EXERCISE AIM: Go through the entries and count the lines with the string "camera" in them. Give only that number.

DATA ENTRIES:

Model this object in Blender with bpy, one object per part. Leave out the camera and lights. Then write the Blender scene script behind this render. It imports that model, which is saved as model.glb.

--

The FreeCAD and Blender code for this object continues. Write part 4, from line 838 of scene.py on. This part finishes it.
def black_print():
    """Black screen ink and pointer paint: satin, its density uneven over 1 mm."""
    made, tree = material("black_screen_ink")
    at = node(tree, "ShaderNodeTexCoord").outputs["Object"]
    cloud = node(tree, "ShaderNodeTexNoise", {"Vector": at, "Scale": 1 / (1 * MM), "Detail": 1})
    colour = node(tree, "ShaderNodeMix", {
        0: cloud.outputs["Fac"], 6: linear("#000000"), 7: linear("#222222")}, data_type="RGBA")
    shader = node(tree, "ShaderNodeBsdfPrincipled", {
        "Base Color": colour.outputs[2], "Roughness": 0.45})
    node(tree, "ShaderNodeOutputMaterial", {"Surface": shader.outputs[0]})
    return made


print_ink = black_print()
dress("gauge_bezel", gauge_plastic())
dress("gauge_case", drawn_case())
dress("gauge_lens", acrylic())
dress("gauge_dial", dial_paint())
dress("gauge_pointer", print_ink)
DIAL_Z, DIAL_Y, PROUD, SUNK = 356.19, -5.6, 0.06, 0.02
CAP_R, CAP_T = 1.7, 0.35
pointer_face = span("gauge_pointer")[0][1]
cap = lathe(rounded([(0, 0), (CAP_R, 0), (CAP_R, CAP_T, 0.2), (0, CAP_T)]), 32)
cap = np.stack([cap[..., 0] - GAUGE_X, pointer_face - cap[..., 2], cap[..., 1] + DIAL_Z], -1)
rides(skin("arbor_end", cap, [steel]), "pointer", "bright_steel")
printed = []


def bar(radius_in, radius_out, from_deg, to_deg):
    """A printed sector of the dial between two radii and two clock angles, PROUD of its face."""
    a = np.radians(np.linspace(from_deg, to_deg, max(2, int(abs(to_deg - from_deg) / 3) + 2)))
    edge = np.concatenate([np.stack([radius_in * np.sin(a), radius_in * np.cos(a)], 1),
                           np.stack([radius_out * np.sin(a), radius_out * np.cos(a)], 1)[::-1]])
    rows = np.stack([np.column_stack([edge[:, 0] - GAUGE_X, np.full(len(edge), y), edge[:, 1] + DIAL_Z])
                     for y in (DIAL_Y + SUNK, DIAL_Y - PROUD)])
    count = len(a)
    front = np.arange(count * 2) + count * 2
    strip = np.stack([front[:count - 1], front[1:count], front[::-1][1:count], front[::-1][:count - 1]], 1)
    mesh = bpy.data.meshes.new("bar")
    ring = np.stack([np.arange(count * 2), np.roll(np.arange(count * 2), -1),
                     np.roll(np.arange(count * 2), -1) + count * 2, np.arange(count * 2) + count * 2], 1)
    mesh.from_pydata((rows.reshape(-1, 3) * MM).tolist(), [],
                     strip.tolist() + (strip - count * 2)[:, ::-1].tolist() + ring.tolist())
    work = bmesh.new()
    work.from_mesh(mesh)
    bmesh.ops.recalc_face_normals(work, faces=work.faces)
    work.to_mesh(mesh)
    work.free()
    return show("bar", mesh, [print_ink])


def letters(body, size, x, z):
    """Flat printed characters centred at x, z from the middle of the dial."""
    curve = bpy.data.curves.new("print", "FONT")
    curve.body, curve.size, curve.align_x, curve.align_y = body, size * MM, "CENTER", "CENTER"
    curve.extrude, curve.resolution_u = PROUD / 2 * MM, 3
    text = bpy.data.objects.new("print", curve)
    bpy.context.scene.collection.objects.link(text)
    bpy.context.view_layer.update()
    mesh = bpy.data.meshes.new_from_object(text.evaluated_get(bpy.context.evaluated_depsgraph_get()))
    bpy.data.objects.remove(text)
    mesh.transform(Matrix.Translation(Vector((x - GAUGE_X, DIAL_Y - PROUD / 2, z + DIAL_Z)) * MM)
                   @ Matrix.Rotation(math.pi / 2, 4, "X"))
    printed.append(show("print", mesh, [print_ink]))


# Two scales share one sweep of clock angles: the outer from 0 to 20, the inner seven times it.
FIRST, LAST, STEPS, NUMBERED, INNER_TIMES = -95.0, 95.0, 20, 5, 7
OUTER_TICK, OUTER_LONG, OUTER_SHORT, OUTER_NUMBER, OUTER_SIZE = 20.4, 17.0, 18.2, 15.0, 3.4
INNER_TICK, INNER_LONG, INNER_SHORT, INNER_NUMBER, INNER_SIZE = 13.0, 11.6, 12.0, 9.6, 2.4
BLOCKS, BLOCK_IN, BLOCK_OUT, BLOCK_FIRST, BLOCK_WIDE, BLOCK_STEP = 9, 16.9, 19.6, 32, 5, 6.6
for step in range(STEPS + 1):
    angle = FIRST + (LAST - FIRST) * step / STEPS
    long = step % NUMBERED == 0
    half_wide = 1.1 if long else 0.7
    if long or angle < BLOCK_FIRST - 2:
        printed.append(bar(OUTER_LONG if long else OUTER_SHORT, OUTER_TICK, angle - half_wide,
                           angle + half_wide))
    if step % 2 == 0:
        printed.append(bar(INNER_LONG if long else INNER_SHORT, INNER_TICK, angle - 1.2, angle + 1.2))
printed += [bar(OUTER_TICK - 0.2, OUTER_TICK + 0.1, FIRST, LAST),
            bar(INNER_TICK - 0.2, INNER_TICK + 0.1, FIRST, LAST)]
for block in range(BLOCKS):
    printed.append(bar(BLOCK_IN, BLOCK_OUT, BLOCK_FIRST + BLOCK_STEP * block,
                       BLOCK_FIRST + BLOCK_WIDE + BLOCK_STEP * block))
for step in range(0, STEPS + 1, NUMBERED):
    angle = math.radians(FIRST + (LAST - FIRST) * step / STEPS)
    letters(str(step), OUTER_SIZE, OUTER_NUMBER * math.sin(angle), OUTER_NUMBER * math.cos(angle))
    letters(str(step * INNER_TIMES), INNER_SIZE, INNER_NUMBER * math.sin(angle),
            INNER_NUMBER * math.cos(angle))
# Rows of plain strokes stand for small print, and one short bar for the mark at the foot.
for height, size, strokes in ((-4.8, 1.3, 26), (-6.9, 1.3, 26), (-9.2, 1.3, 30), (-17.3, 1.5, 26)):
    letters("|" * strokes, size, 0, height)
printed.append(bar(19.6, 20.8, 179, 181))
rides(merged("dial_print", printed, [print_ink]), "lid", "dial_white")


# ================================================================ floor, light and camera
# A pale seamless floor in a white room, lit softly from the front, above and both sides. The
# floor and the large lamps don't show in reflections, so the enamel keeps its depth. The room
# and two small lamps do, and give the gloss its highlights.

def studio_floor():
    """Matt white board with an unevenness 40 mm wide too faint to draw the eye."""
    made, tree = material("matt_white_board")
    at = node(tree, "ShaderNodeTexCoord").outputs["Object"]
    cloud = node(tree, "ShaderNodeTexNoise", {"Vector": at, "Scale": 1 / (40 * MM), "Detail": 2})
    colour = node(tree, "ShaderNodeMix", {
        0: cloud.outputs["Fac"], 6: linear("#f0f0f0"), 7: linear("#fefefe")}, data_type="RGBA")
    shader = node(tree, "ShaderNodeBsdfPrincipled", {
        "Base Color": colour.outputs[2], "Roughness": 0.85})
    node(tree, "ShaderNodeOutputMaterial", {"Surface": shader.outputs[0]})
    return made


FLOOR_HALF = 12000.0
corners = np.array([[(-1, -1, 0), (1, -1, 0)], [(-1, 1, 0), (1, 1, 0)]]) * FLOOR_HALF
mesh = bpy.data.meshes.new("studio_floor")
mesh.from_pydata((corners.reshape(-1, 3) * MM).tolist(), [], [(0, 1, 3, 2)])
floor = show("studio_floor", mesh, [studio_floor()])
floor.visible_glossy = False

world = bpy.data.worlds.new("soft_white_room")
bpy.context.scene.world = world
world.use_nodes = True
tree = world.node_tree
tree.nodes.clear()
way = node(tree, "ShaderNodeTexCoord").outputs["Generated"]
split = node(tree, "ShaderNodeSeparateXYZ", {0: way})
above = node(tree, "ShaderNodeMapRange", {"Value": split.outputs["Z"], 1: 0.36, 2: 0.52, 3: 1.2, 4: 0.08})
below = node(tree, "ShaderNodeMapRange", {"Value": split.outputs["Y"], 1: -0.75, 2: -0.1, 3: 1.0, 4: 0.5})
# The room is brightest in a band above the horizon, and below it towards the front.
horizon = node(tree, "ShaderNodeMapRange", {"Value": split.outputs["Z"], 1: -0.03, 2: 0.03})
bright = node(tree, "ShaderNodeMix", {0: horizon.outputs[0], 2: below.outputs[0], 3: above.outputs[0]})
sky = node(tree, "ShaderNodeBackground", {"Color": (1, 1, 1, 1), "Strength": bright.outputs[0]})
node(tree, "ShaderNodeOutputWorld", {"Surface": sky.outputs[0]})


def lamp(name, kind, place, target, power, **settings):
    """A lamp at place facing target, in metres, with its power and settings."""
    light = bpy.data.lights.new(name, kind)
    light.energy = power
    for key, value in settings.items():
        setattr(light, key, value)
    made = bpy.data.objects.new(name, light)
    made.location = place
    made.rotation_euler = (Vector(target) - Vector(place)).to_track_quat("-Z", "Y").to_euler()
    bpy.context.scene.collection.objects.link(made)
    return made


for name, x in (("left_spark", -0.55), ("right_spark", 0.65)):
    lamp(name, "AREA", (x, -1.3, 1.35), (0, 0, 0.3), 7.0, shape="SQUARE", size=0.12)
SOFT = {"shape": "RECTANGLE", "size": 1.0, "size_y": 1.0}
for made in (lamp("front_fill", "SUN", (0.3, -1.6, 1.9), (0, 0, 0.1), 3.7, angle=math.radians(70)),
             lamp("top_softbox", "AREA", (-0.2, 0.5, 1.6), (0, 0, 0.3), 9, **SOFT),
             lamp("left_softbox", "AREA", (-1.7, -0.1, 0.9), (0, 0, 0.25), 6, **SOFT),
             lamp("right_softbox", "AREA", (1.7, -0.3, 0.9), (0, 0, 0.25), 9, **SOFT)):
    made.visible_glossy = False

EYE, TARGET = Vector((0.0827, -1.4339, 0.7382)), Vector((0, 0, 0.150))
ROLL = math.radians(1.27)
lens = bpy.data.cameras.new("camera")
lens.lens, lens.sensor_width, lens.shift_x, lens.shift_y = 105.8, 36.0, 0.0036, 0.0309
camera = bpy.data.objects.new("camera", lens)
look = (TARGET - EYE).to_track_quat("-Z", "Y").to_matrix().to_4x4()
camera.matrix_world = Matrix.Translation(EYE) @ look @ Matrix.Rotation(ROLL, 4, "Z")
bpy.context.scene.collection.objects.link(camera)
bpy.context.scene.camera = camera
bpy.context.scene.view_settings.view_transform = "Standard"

ANSWER TO THE EXERCISE: 7